Algorithm for the estimation of upper and lower bounds of the emissivity and temperature of a target from thermal multispectral airborne remotely sensed data

This paper describes a method to estimate the bounds of temperatures and emissivities from thermal data. This method is then tested with remotely sensed data obtained from NASA's Thermal Infrared Multispectral Scanner (TIMS) -- a 6 channel thermal sensor. Since this is an under-determined set of equations i.e., there are seven unknowns (six emissivities and one temperature) and six equations (corresponding to the 6 channel fluxes), there exist theoretically an infinite combination of values of emissivities and temperature that can satisfy these equations.

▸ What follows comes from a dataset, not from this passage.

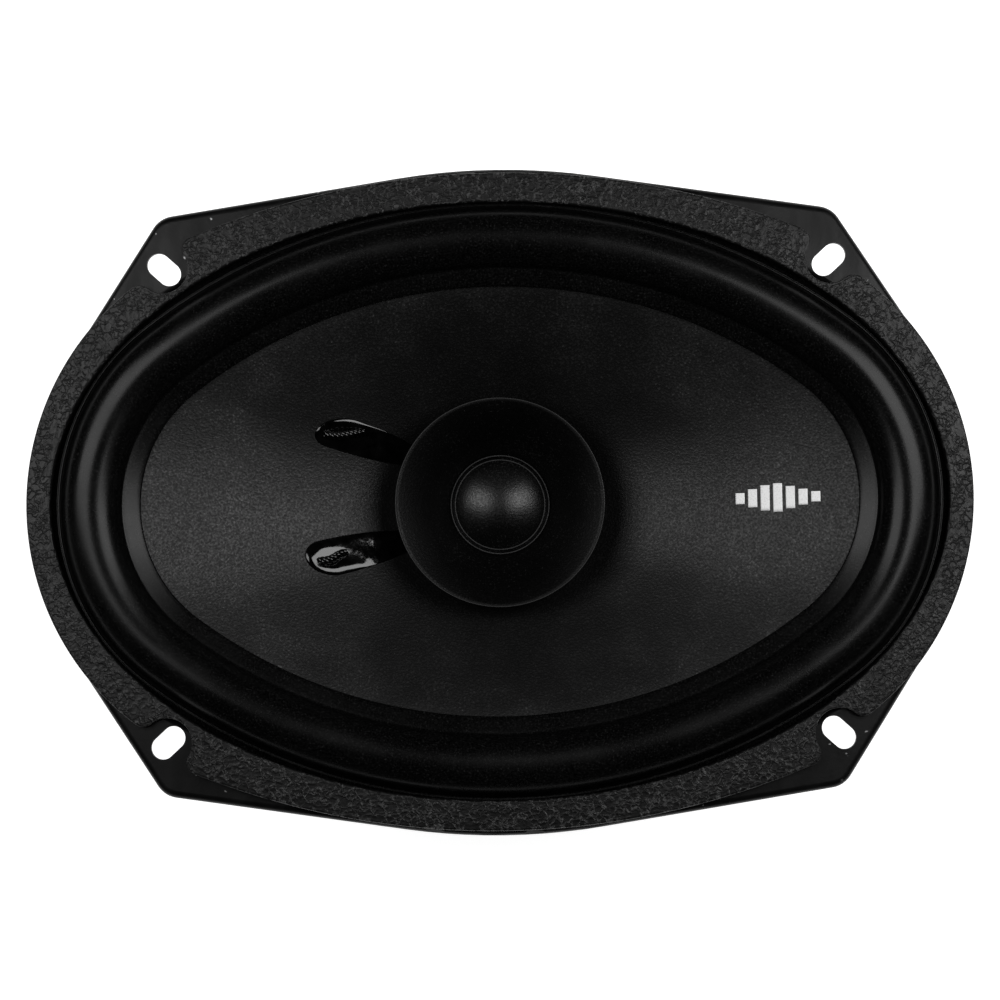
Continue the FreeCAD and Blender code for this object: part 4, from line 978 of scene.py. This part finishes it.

However, using some realistic initial bounds on the emissivities, bounds on the temperature are calculated. These bounds on the temperature are refined to estimate a tighter bound on the emissivity of the source. An error analysis is also carried out to quantitatively determine the extent of uncertainty introduced in the estimate of these parameters. This method is useful only when a realistic set of bounds can be obtained for the emissivities of the data. In the case of water the lower and upper bounds were set at 0.97 and 1.00, respectively. A set of images obtained with the TIMS are then used as real imagery data. The data was acquired over Utah Lake, Utah, a large freshwater lake near Salt Lake City, Utah, in early April 1991. It will be used to identify water temperatures for detection of underwater thermal, saline, and fresh water springs. An image consisting mostly of water is analyzed. The temperatures of the pixels are calculated to an accuracy of less than 1 deg K and the emissivities are calculated to an accuracy of less than .01.